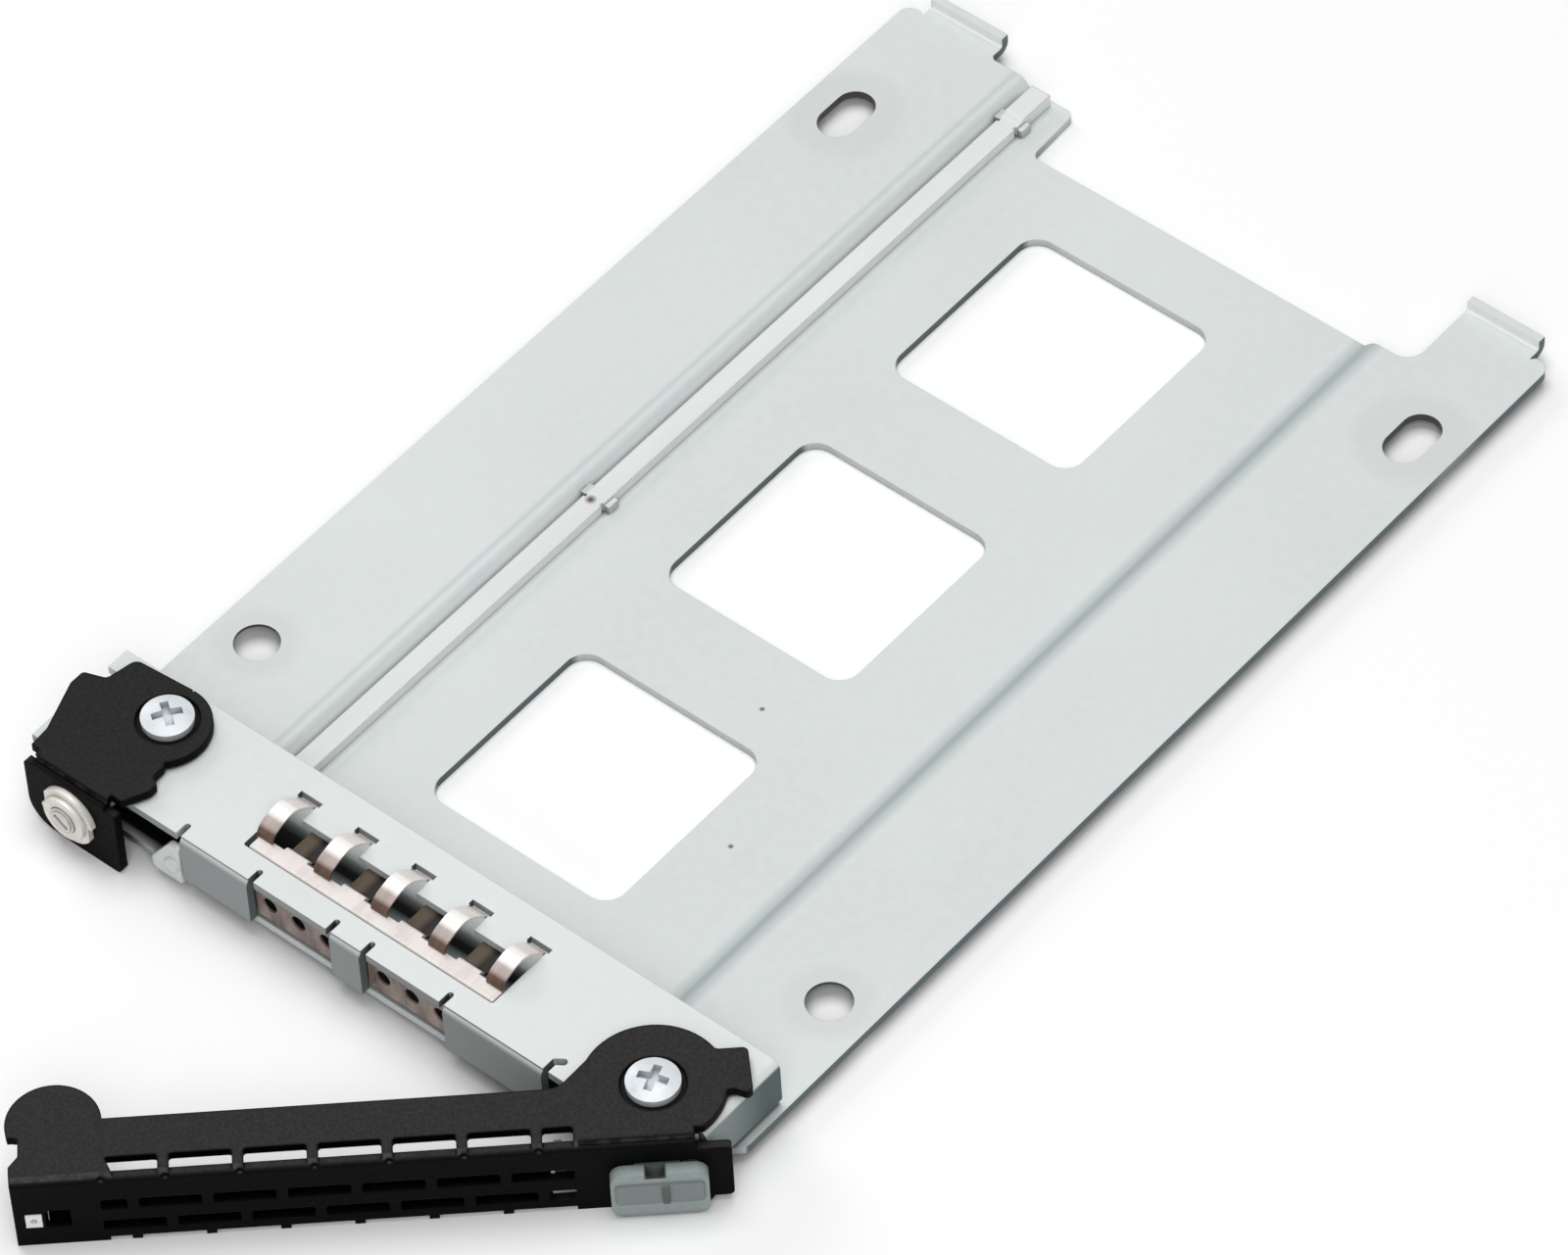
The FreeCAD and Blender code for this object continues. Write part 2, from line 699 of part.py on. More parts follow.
def grille_cuts():
    """Staggered vents: one row at the fold, two rows in the face, open notches at the lower edge."""
    cuts = []
    edge = face_v + black_t
    for k in range(-1, 6):
        a = grille_left + 5.65 + k * grille_pitch
        b = a + grille_slot
        if k == -1:
            a = grille_left + 0.55
        if k == 5:
            b = grille_right
        ring = [(a, face_v - 1, 0), (b, face_v - 1, 0), (b, vent_far, 0.3), (a, vent_far, 0.3)]
        if k == -1:
            ring[0] = (a + 1.2, face_v - 1, 0)
            ring[3] = (a, vent_far, 0.2)
        opening = slab(ring, black_low - 0.4, black_top + 1)
        cuts.append(opening.cut(box(-60, 10, face_v - 2, edge, 0, vent_low)))
        cuts.append(Part.makeSphere(dimple_r, V(a - dimple_shift, face_v - 0.1, vent_low - dimple_drop)))
    for k in range(-1, 6):
        a = max(grille_left + 3.0 + k * grille_pitch, grille_left)
        b = min(grille_left + 3.0 + k * grille_pitch + grille_slot, grille_right)
        cuts.append(rounded_slot(a, b, row_two - row_high / 2, row_two + row_high / 2, 0.3))
    for k in range(0, 7):
        a = grille_left + k * grille_pitch
        b = min(a + grille_slot, grille_right)
        cuts.append(rounded_slot(a, b, row_three - row_high / 2, row_three + row_high / 2, 0.3))
    first = grille_left + 3.0 - (grille_pitch - grille_slot) - tooth_w / 2 + 0.4
    for k in range(0, 7):
        a = first + k * grille_pitch - grille_pitch + tooth_w
        b = first + k * grille_pitch
        a = max(a, grille_left + 0.4)
        b = min(b, grille_right)
        if b - a > 0.5:
            cuts.append(box(a, b, face_v - 1, edge + 0.6, face_low - 1, grille_low))
    return cuts


def make_pull_handle():
    """Black pull handle folded from one sheet."""
    body = handle_plate().fuse(handle_fold())
    cuts = grille_cuts()
    for u, z, w, h in (window_light, window_dark):
        cuts.append(rounded_slot(u - w / 2, u + w / 2, z - h / 2, z + h / 2, 0.15))
    right = stem_right + slide_travel + stem_play
    cuts.append(rounded_slot(stem_left - stem_play, right, stem_low - stem_play, stem_top + stem_play, 0.3))
    cuts.append(drum(0, 0, 0, 9, boss_d + 0.1))
    cuts.append(drum(0, 0, black_top - recess_deep, 9, recess_d))
    cuts.append(fold_groove(grille_right + 0.4, arm_right + 1, face_v))
    return swing(clean(body.cut(Part.makeCompound(cuts))))


def make_vent_screen():
    """Thin screen behind the two lower rows of vents; the top row stays open."""
    near = face_v + black_t
    left = window_light[0] + window_light[2] / 2 + 0.45
    return swing(box(left, bolt_left - 0.3, near, near + screen_t, screen_low, screen_top))


def make_light_window():
    """Small light window pressed into the handle face."""
    u, z, w, h = window_light
    play = 0.04
    a = (u - w / 2 + play, u + w / 2 - play, z - h / 2 + play, z + h / 2 - play)
    plug = box(a[0], a[1], face_v - 0.1, face_v + black_t, a[2], a[3])
    flange = box(a[0] - 0.4, a[1] + 0.4, face_v + black_t, face_v + black_t + 0.3, a[2] - 0.4, a[3] + 0.4)
    dot = drum_y(u, z, face_v - 1, face_v + 0.3, 0.55)
    return swing(clean(plug.fuse(flange).cut(dot)))


def make_release_button():
    """Grey thumb slide with its stem through the face."""
    back = face_v - slide_gap
    front = face_v - button_proud
    ring = [(-button_half, button_low, button_r), (button_half, button_low, button_r)]
    ring += [(button_half, button_top, button_r), (-button_half, button_top, button_r)]
    cap = slab_y(ring, front, back)
    scoop = drum_y(-0.3, button_top + 0.55, front - 1, back + 1, 1.9)
    band = slab_y([(-3.5, 0.0, 0.3), (3.5, 0.0, 0.3), (3.5, 2.3, 0.3), (-3.5, 2.3, 0.3)], front - 0.18, front)
    rib = box(0.2, 0.75, front - 0.42, front, 0.15, 2.15)
    stem = box(stem_left, stem_right, back, face_v + black_t + 0.1, stem_low, stem_top)
    body = cap.cut(scoop).multiFuse([band, rib, stem])
    return swing(clean(body))


def make_latch_bolt():
    """Bolt plate behind the face, moved by the thumb slide."""
    near = face_v + black_t + 0.1
    plate = box(bolt_left, stem_right, near, near + bolt_t, bolt_low, bolt_top)
    nib = box(bolt_left, bolt_left + nib_w, near, nib_reach, bolt_low + 0.3, bolt_top - 0.3)
    pocket = box(coil_left, coil_right + slide_travel + 0.4, near - 1, near + 2, 1.45, 2.95)
    return swing(clean(plate.fuse(nib).cut(pocket)))


def make_bolt_keeper():
    """Channel fixed behind the face that guides the bolt."""
    near = face_v + black_t
    web = near + 0.1 + bolt_t + 0.1
    low = bolt_low - 0.1
    top = bolt_top + 0.1
    t = keeper_t
    ring = [(near, low - t, 0), (web + t, low - t, 0.3), (web + t, top + t, 0.3), (near, top + t, 0)]
    ring += [(near, top, 0), (web, top, 0), (web, low, 0), (near, low, 0)]
    body = slab_x(ring, keeper_left, keeper_right)
    lug = box(coil_right, coil_right + 0.35, near + 0.2, web, 1.6, 2.8)
    return swing(clean(body.fuse(lug)))


def bent_wire(points, d):
    """Wire of thickness d bent along a row of points."""
    start = points[0]
    along = (points[1] - start).normalize()
    side = along.cross(V(0, 0, 1)).normalize()
    other = along.cross(side)
    ring = []
    for k in range(6):
        a = math.radians(60 * k)
        ring.append(start + side * (d / 2 * math.cos(a)) + other * (d / 2 * math.sin(a)))
    section = Part.makePolygon(ring + [ring[0]])
    return Part.Wire(Part.makePolygon(points)).makePipeShell([section], True, False, 1)


def coil_points(radius, pitch, first, total, step):
    """Points along a coil about Z, from the angle first and through total degrees."""
    count = round(total / step)
    points = []
    for i in range(count + 1):
        a = math.radians(first + total * i / count)
        points.append(V(radius * math.cos(a), radius * math.sin(a), pitch * total * i / count / 360))
    return points


def make_bolt_spring():
    """Small compression spring that returns the bolt."""
    turns = 5
    long = coil_right - coil_left - coil_wire
    body = bent_wire(coil_points(coil_r, long / turns, 0, 360 * turns, 60), coil_wire)
    body.rotate(V(0, 0, 0), V(0, 1, 0), 90)
    body.translate(V(coil_left + coil_wire / 2, face_v + black_t + 0.1 + bolt_t / 2, 2.2))
    return swing(body)


def torsion_spring(pivot, leg_a, leg_b):
    """Torsion spring about a post; legs are (angle of leaving, length) in degrees and millimetres."""
    r = post_d / 2 + 0.15 + torsion_wire / 2
    pitch = torsion_wire + 0.08
    turn = (leg_b[0] - leg_a[0]) % 360
    turns = coil_points(r, pitch, leg_a[0], 360 * torsion_turns + turn, 36)
    a = math.radians(leg_a[0])
    b = math.radians(leg_b[0])
    first = turns[0] + V(math.sin(a), -math.cos(a), 0) * leg_a[1]
    last = turns[-1] + V(-math.sin(b), math.cos(b), 0) * leg_b[1]
    body = bent_wire([first] + turns + [last], torsion_wire)
    body.translate(V(pivot[0], pivot[1], torsion_low))
    return body


def hook_plate():
    """Top plate of the corner hook with claw, pivot lobe and nose."""
    edge = hook_face + fold_out
    left, right = hook_face_left, hook_face_right
    points = [(left + 0.1, edge, 0), (left - 0.05, -21.2, 1.5)]
    points += [(left - 1.85, -16.4, 0.8), (left - 1.85, -14.9, 0.4)]
    points += [(left + 0.15, -14.2, 0.6), (left + 0.75, -11.25, 0.8), (hook_lobe[0] - 0.4, -10.8, 0)]
    points += [(right - 0.9, -13.0, 0), (right - 0.5, -17.6, 0), (right + 0.25, -18.2, 0.6)]
    points += [(right + 0.25, -19.6, 0.3), (right + 1.1, -20.1, 0.2)]
    points += [(right + 1.1, -20.95, 0.3), (right, edge, 0)]
    plate = slab(points, black_low, black_top)
    lobe = drum(hook_lobe[0], hook_lobe[1], black_low, black_top, 2 * hook_lobe_r)
    lobe = lobe.cut(box(left - 9, hook_lobe[0] - 0.2, -30, 0, 0, 9))
    return plate.fuse(lobe)


def make_corner_hook():
    """Black corner hook folded from one sheet, carrying the key lock."""
    edge = hook_face + fold_out
    face_in = hook_face + black_t
    low = black_top - fold_out
    fold = [(hook_face, low - 0.3, 0), (face_in, low - 0.3, 0), (face_in, black_low, fold_in)]
    fold += [(edge, black_low, 0), (edge, black_top, 0), (hook_face, black_top, fold_out)]
    bend = slab_x(fold, hook_bend_left, hook_bend_right)
    left, right = hook_face_left, hook_face_right
    ring = [(left, face_low + 0.4, 2.6), (left + 4.0, face_low, 2.0)]
    ring += [(right, face_low, 0.6), (right, low - 0.05, 0.3)]
    ring += [(left, low - 0.05, 0.3)]
    face = slab_y(ring, hook_face, face_in)
    body = hook_plate().multiFuse([bend, face])
    cuts = [drum_y(lock_x, lock_z, hook_face - 1, face_in + 1, lock_body_d)]
    x, y = hook_pivot
    cuts.append(drum(x, y, 0, 9, boss_d + 0.1))
    cuts.append(drum(x, y, black_top - recess_deep, 9, recess_d))
    cuts.append(fold_groove(hook_bend_left - 0.1, hook_bend_right + 0.1, hook_face))
    return clean(body.cut(Part.makeCompound(cuts)))


def make_lock_barrel():
    """Lock barrel with a flange on the face of the hook and a raised drum."""
    front = hook_face - lock_proud
    flange = drum_y(lock_x, lock_z, front, hook_face, lock_flange_d)
    flats = [box(lock_x - 4, lock_x - 2.35, front - 1, hook_face, lock_z - 0.2, lock_z + 1.5)]
    flats.append(box(lock_x + 2.35, lock_x + 4, front - 1, hook_face, lock_z - 1.5, lock_z + 0.2))
    flange = flange.cut(Part.makeCompound(flats))
    collar = drum_y(lock_x, lock_z, front - 0.45, front, 4.3)
    body = drum_y(lock_x, lock_z, hook_face, lock_rear, lock_body_d)
    bore = drum_y(lock_x, lock_z, -30, lock_rear + 1, core_d + 2 * core_play)
    whole = flange.multiFuse([collar, body]).cut(bore)
    return clean(whole)


def make_lock_core():
    """Turning core with a key slot and a square tail for the cam."""
    front = hook_face - lock_proud - 0.45 - core_proud
    core = drum_y(lock_x, lock_z, front, lock_rear, core_d)
    tail = box(lock_x - 0.7, lock_x + 0.7, lock_rear, lock_rear + cam_t + 0.35, lock_z - 0.7, lock_z + 0.7)
    half = key_l / 2
    slot = box(lock_x - half, lock_x + half, front - 1, front + 0.7, lock_z - key_w / 2, lock_z + key_w / 2)
    slot.rotate(V(lock_x, 0, lock_z), V(0, 1, 0), 35)
    ring = drum_y(lock_x, lock_z, front - 1, front + 0.15, core_d)
    ring = ring.cut(drum_y(lock_x, lock_z, front - 2, front + 1, 2.1))
    return clean(core.fuse(tail).cut(slot.fuse(ring)))


def make_lock_cam():
    """Cam on the tail of the core; turned down it drops into the slot of the wing."""
    y0 = lock_rear + 0.02
    ring = [(lock_x - cam_w / 2, lock_z - cam_w / 2, 0.5), (lock_x + cam_reach, lock_z - 0.6, 0.3)]
    ring += [(lock_x + cam_reach, lock_z + 0.6, 0.3), (lock_x - cam_w / 2, lock_z + cam_w / 2, 0.5)]
    cam = slab_y(ring, y0, y0 + cam_t)
    return clean(cam.cut(box(lock_x - 0.7, lock_x + 0.7, -30, 0, lock_z - 0.7, lock_z + 0.7)))


def make_lock_clip():
    """Spring clip that holds the barrel behind the face."""
    y0 = hook_face + black_t
    ring = drum_y(lock_x, lock_z, y0, y0 + clip_ring_t, clip_ring_d)
    ring = ring.cut(drum_y(lock_x, lock_z, y0 - 1, y0 + 2, lock_body_d))
    return clean(ring.cut(box(lock_x - 0.9, lock_x + 0.9, y0 - 1, y0 + 1, lock_z - 5, lock_z)))


def make_foot_rivets():
    """Rivets joining the feet of the bridge to the wings."""
    solids = []
    for x, y in rivet_spots:
        body = drum(x, y, -sheet, sheet, rivet_d)
        top = drum(x, y, sheet, sheet + rivet_head_h, rivet_head_d)
        low = drum(x, y, -sheet - rivet_head_h, -sheet, rivet_head_d)
        solids.append(clean(body.multiFuse([top, low])))
    return Part.makeCompound(solids)


def main():
    """Write one file per part."""
    os.makedirs("parts", exist_ok=True)
    named = {
        "tray_plate": make_tray_plate(),
        "light_pipe": make_light_pipe(),
        "front_bridge": make_front_bridge(),
        "spring_finger_strip": make_spring_strip(),
        "foot_rivets": make_foot_rivets(),
        "handle_post": clinch_post(handle_pivot),
        "hook_post": clinch_post(hook_pivot),
        "handle_washer": pivot_washer(handle_pivot),
        "hook_washer": pivot_washer(hook_pivot),
        "handle_screw": pivot_screw(handle_pivot, 20),
        "hook_screw": pivot_screw(hook_pivot, 55),
        "handle_spring": torsion_spring(handle_pivot, handle_legs[0], handle_legs[1]),
        "hook_spring": torsion_spring(hook_pivot, hook_legs[0], hook_legs[1]),
        "pull_handle": make_pull_handle(),
        "vent_screen": make_vent_screen(),
        "light_window": make_light_window(),
        "release_button": make_release_button(),
        "latch_bolt": make_latch_bolt(),
        "bolt_keeper": make_bolt_keeper(),
        "bolt_spring": make_bolt_spring(),
        "corner_hook": make_corner_hook(),
        "lock_barrel": make_lock_barrel(),
        "lock_core": make_lock_core(),
        "lock_cam": make_lock_cam(),
        "lock_clip": make_lock_clip(),
    }
    for name, shape in named.items():
        shape.exportStep("parts/" + name + ".step")


main()
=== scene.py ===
import bpy
import math
from mathutils import Matrix, Vector


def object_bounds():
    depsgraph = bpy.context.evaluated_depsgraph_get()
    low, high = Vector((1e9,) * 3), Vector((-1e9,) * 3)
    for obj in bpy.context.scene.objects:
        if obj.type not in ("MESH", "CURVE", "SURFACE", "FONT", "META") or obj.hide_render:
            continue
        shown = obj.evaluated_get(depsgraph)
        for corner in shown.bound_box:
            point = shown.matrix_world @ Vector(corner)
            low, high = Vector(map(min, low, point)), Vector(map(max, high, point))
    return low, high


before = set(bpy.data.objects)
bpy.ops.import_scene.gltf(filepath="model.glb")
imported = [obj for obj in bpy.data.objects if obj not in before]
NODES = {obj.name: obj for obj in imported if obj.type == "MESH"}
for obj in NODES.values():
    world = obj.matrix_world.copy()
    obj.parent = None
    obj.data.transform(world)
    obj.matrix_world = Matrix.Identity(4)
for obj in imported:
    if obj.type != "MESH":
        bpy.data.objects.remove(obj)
cad_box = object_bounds()
MM = 0.001

# Directions on the part at rest
RIGHT = (1, 0, 0)
BACK = (0, 1, 0)
FRONT = (0, -1, 0)
UP = (0, 0, 1)
DOWN = (0, 0, -1)
OPEN = math.radians(42.8)
ARM_WAY = (math.cos(OPEN), math.sin(OPEN), 0.0)
FACE_WAY = (math.sin(OPEN), -math.cos(OPEN), 0.0)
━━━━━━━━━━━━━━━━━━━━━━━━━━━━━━
**What is being asked**. Go through the listing above and list every line that has the word "Vector".

**Response**.
from mathutils import Matrix, Vector
    low, high = Vector((1e9,) * 3), Vector((-1e9,) * 3)
            point = shown.matrix_world @ Vector(corner)
            low, high = Vector(map(min, low, point)), Vector(map(max, high, point))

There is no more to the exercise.